Tyler Durden's picture





 

On the surface, today's G.19 update, aka the monthly Consumer Credit Data, was a big disappointment due to a major miss in consumer credit, which in July dropped by $3.3 billion from $2.708 trillion to $2.705 trillion. The drop was, as always, on a slide in revolving credit, which dropped for a second consecutive month, this time by just under $5 billion, while non-revolving credit, aka student loans and GM subprime debt, rose by just $1.5 billion: the lowest monthly increase in this series since August 2011, when it declined by $9 billion. Expectations were for an increase of over $9 billion. There was a far bigger problem, however. The problem is the spike on the chart below which represents the November to December 2010 transition (source: Fed). What happened there is that 3 months after the Fed revised the consumer credit data last, it decided to re-revise it again. Frankly, at this point nothing the Fed releases has any credibility, as the central planners are literally making up data every three months as it suits them.
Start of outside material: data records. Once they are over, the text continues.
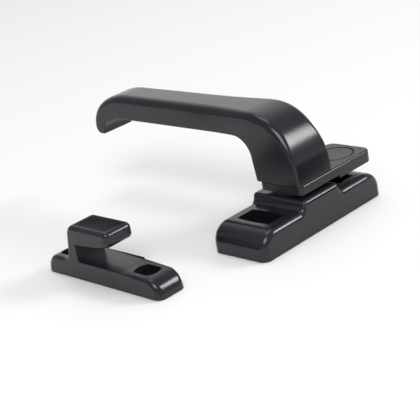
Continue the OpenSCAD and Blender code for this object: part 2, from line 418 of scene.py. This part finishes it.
def base_outline():
    """The base's side outline in y and z, from its near end over the block to its far end."""
    low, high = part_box("base_casting")
    half = high.y / MM
    shelf_r = BASE_SHELF + STEP_FILLET
    block_r = high.z / MM - BLOCK_EDGE
    fillet_y = BLOCK_HALF + STEP_FILLET
    edge_y = BLOCK_HALF - BLOCK_EDGE
    fillet, edge = (STEP_FILLET, STEP_FILLET), (BLOCK_EDGE, BLOCK_EDGE)
    turn = 90 - 2 * math.degrees(math.atan((shelf_r - block_r) / (STEP_FILLET + BLOCK_EDGE)))
    near = [corner(-half, 0, -1, 0), corner(-half, BASE_UPRIGHT, -1, 0)]
    near += arc((-half + BASE_RUN, BASE_SHELF - BASE_END), (BASE_RUN, BASE_END), 180, 90, 16)
    near += arc((-fillet_y, shelf_r), fillet, -90, turn - 90, 10, inward=True)
    near += arc((-edge_y, block_r), edge, 90 + turn, 90, 7)
    far = [(Vector((-p.x, p.y)), Vector((-n.x, n.y))) for p, n in reversed(near)]
    return near + far


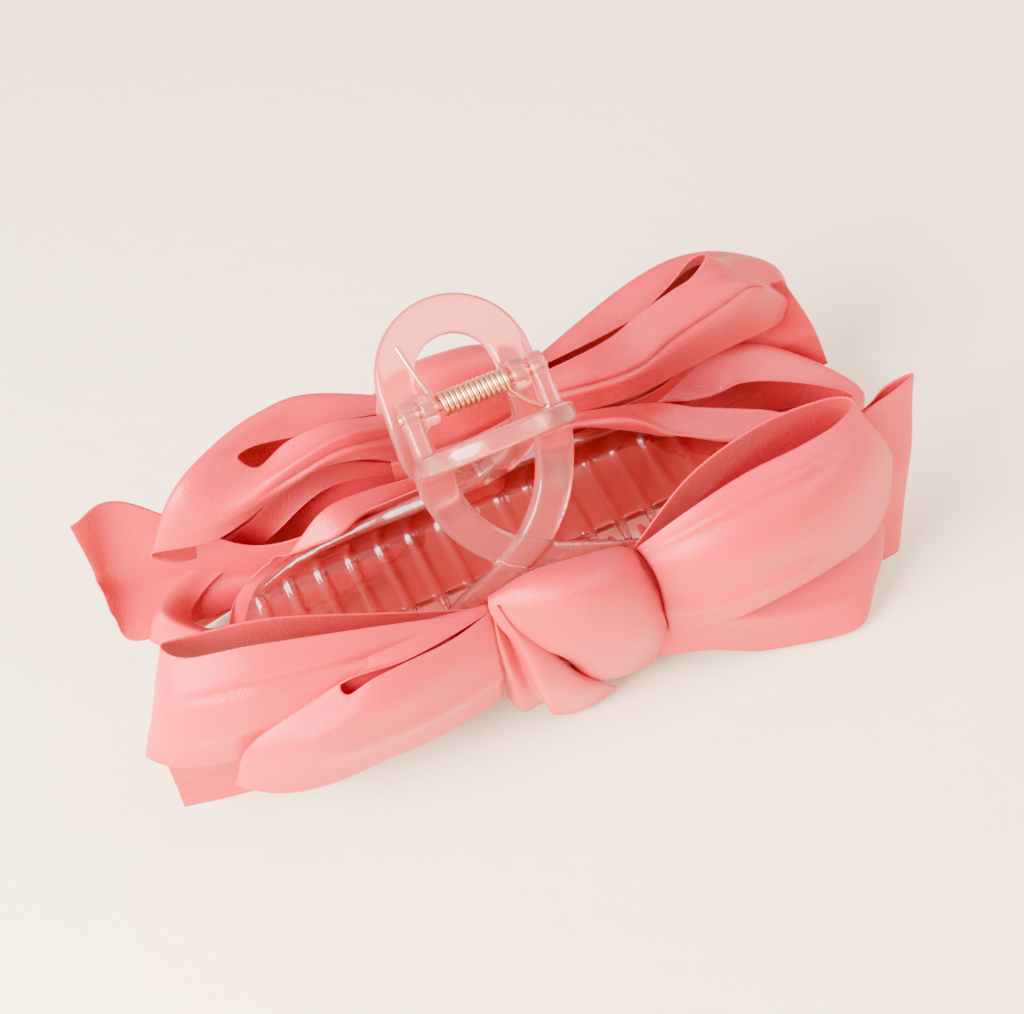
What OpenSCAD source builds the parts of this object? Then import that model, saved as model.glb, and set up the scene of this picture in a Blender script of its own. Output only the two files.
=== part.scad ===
// Claw hair clip with a satin bow glued to each jaw.
// X runs along the hinge pin, -Y is the front, +Z is up. The origin is the middle of the pin.

/* [Handles] */
// Outer radius of each handle ring
ring_r = 15; // [13:0.5:18]
// Width of the ring's flat band
band_w = 7.4; // [5:0.1:8]
// Thickness of the ring and the arms
plate_t = 3.8; // [3:0.1:4.5]
// Lean of each handle from upright, in degrees
handle_lean = 45; // [40:1:50]
// Height of the ring's centre above the pin, along the lean
ring_up = 4.6; // [3:0.1:7]
// Distance from the pin's axis to the middle of the plate
plate_off = 10; // [9:0.1:12]

/* [Hinge] */
// Diameter of the hinge pin
pin_d = 1.9; // [1.4:0.1:2.2]
// Length of the hinge pin
pin_len = 29; // [28:0.5:32]
// Radial clearance of the front lugs on the pin
pin_fit = 0.05; // [0.02:0.01:0.1]
// Thickness of one hinge lug
lug_t = 3.2; // [2:0.1:3.2]
// Radius of a lug's rounded end
lug_r = 3; // [2.4:0.1:3.6]
// Side gap between neighbours along the pin
side_gap = 0.4; // [0.3:0.05:0.8]

/* [Spring] */
// Diameter of the spring wire
wire_d = 1; // [0.8:0.05:1.1]
// Number of close turns
turns = 13; // [10:1:13]
// Radial gap between the coil and the pin
coil_gap = 0.3; // [0.1:0.05:0.4]
// How far up the handle each spring leg reaches
leg_reach = 13; // [7:0.5:14]

/* [Comb] */
// Width of the comb from end to end
comb_w = 106; // [80:1:120]
// Radius of the arched top edge
arch_r = 91; // [80:1:120]
// Height of the arch's top below the pin
arch_top = 33.5; // [30:0.5:35]
// Half width of the waist where the arms cross
waist_w = 8.2; // [7:0.1:10]
// Thickness of the comb's wall
wall_t = 2.2; // [1.8:0.1:2.6]
// Distance between neighbouring teeth
tooth_pitch = 6.4; // [6:0.1:9]
// Width of a tooth
tooth_w = 2.4; // [1.6:0.1:2.6]
// Height of a tooth's rib above the inside of the wall
rib_h = 1.3; // [0.8:0.1:1.6]
// How far a tooth passes the middle of the clip
tooth_past = 2; // [1:0.1:3]

/* [Bows] */
// Width of a knot across the clip
knot_w = 26; // [20:1:30]
// Height of a knot
knot_h = 26; // [20:1:28]
// Depth of a knot
knot_t = 10; // [9:0.5:13]
// Diameter of the gathered ribbon inside the knot
gather_d = 5; // [4:0.1:6]
// Diameter of the thread wound round the gather
thread_d = 0.6; // [0.4:0.1:1]
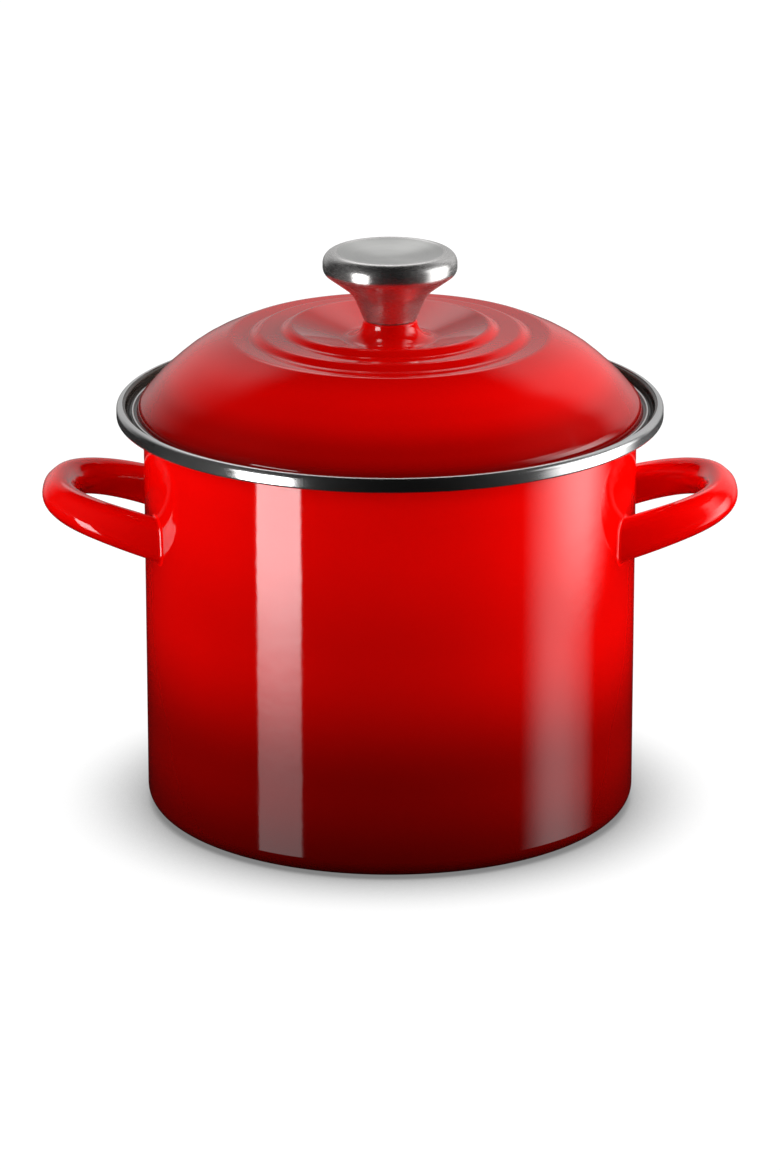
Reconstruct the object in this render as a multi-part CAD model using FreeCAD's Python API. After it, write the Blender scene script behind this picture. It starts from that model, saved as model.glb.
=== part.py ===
import FreeCAD, Part
import math
import os

# Enamelled steel stock pot with a domed lid. Millimetres, +Z up, origin at the centre of the
# base. Round parts are turned about the Z axis from an outline in the (radius, height) plane;
# the two loop handles leave the wall along -X and +X.

# Sheet and coat thicknesses
POT_STEEL = 1.0
LID_STEEL = 0.9
ENAMEL = 0.3
RIM_BAND = 0.7
LID_BAND = 0.45
# The narrow bands are turned in sectors, so that a mesh of their faces stays evenly round
BAND_SECTORS = 8

# Pot
POT_R = 113.0
BASE_FILLET = 8.4
SEAT_Z = 185.6
SEAT_BEND = 3.2
NECK_R = 121.2
NECK_FILLET = 3.0
FLANGE_TOP = 191.3
FLANGE_R = 124.8
FLANGE_END = 186.8
FLANGE_ROUNDING = (1.0, 1.9)
RIM_R = 125.3
RIM_INNER_R = 122.5
RIM_ENAMEL_GAP = 0.05
RIM_TOP = 191.8
RIM_BOTTOM = 185.3
RIM_HOOK_R = 122.9
RIM_ROUNDING = (1.2, 2.4)

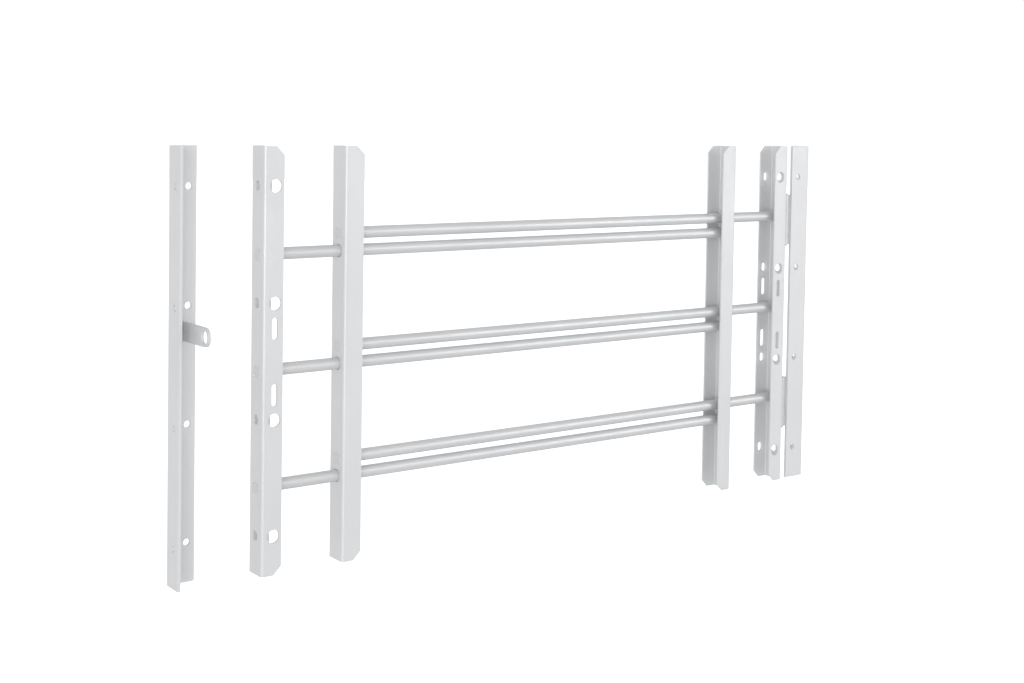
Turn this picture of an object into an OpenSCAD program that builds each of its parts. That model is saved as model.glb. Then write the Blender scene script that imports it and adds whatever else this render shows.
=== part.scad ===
// Telescoping, swing-away window guard: two barred half frames that slide through
// each other, hinged on an angle at one jamb and padlocked to an angle at the other.
// X runs across the window, the room is on the -Y side, Z is up. The origin lies on
// the face of the hinge jamb, in the plane of the bars, at mid-height.

/* [Guard] */
// Height of the channels and angles
height = 431.8; // [420:0.1:460]
// Outer length of each half frame, end face to end face
half_length = 653; // [600:1:680]
// Outer length of the guard as it stands, both halves together
reach = 745.5; // [740:0.5:1100]

/* [Bars] */
// Diameter of the solid round bars
bar_d = 12.7; // [10:0.1:13]
// Height from one row of bars to the next
row_pitch = 117.5; // [112:0.5:125]
// How far the rows of bars sit below the middle of the guard
row_drop = 1; // [0:0.1:2]
// Height between the two bars that run side by side in one row
pair_gap = 18.3; // [16:0.1:20]
// Clearance round a bar where it slides through a channel
slide_gap = 0.5; // [0.4:0.05:0.8]

/* [Channels] */
// Depth of a channel, outside to outside of its flanges
channel_depth = 28.6; // [26:0.1:30]
// Width of a flange, from the back of the web to its free edge
flange_w = 22.2; // [20:0.1:25]
// Thickness of the channel steel
channel_t = 2; // [1.6:0.1:2.5]
// Outside radius of the channel bends
channel_bend = 3.4; // [2.6:0.1:4]
// Cut across each free corner of the flanges
corner_cut = 8.7; // [5:0.1:10]

/* [Holes and slots] */
// Height from one screw hole to the next
hole_pitch = 117.5; // [112:0.5:125]
// Diameter of the tool holes in the front flanges
front_hole_d = 13.5; // [11:0.1:14]
// Width of the oblong bolt holes in the back flanges
back_hole_w = 6.6; // [6:0.1:8]
// Height of the oblong bolt holes in the back flanges
back_hole_h = 11; // [9:0.1:13]
// Diameter of the screw holes in the webs
web_hole_d = 10.4; // [7:0.1:12]
// Distance of the flange holes and slots from the back of the web
flange_gauge = 13; // [12.6:0.1:13.4]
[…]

This is how Bernanke explains the epic spike in the most recently fudged data:

Because administrative data and comprehensive private data are not available to serve as a sample frame for finance companies, the Federal Reserve developed a procedure for identifying the industry universe of eligible firms within a list sample frame obtained primarily from a third-party private company and, to a lesser degree, from other sources. The CFC questionnaire (FR3033p) was mailed to each company on the list. A large-scale nonresponse follow-up study was designed and undertaken to assess the nature of nonresponse in the CFC as well as the effects of nonresponse on the universe estimate. With the information collected from the CFC and the nonresponse follow-up study, an estimate of the universe of U.S. finance companies with respect to company size and loan specialization was constructed. The subsequent SFC (FR3033s) was sent to all of the identified finance companies in the CFC, collecting detailed information on company balance sheets and receivable portfolios as of December 31, 2010. Analysis weights were constructed for companies in the SFC (after taking into account survey nonrespondents), and the finance company industry universe statistics of balance sheet and receivable portfolios (referred to as the benchmark estimates) were estimated and employed to benchmark the monthly and quarterly finance companies statistics.

 

Because of the benchmarking process, the G.19 data have been revised from December 2010 forward. Due to changes in the representativeness of the monthly sample since the earlier benchmark in 2005, there are considerable discrepancies in some categories between the pre-benchmarked and the benchmarked estimates. Such discrepancies are reflected in the statistical releases as series breaks in December 2010 (the benchmarking month).  Therefore, the level differences between November and December 2010 due to benchmarking discrepancies do not affect the published growth rates of the corresponding series over this period. Also, analysis weights of the monthly longitudinal sample were re-estimated using the benchmarked industry universe statistics, and the monthly estimates after December 2010 were revised accordingly using the new weights.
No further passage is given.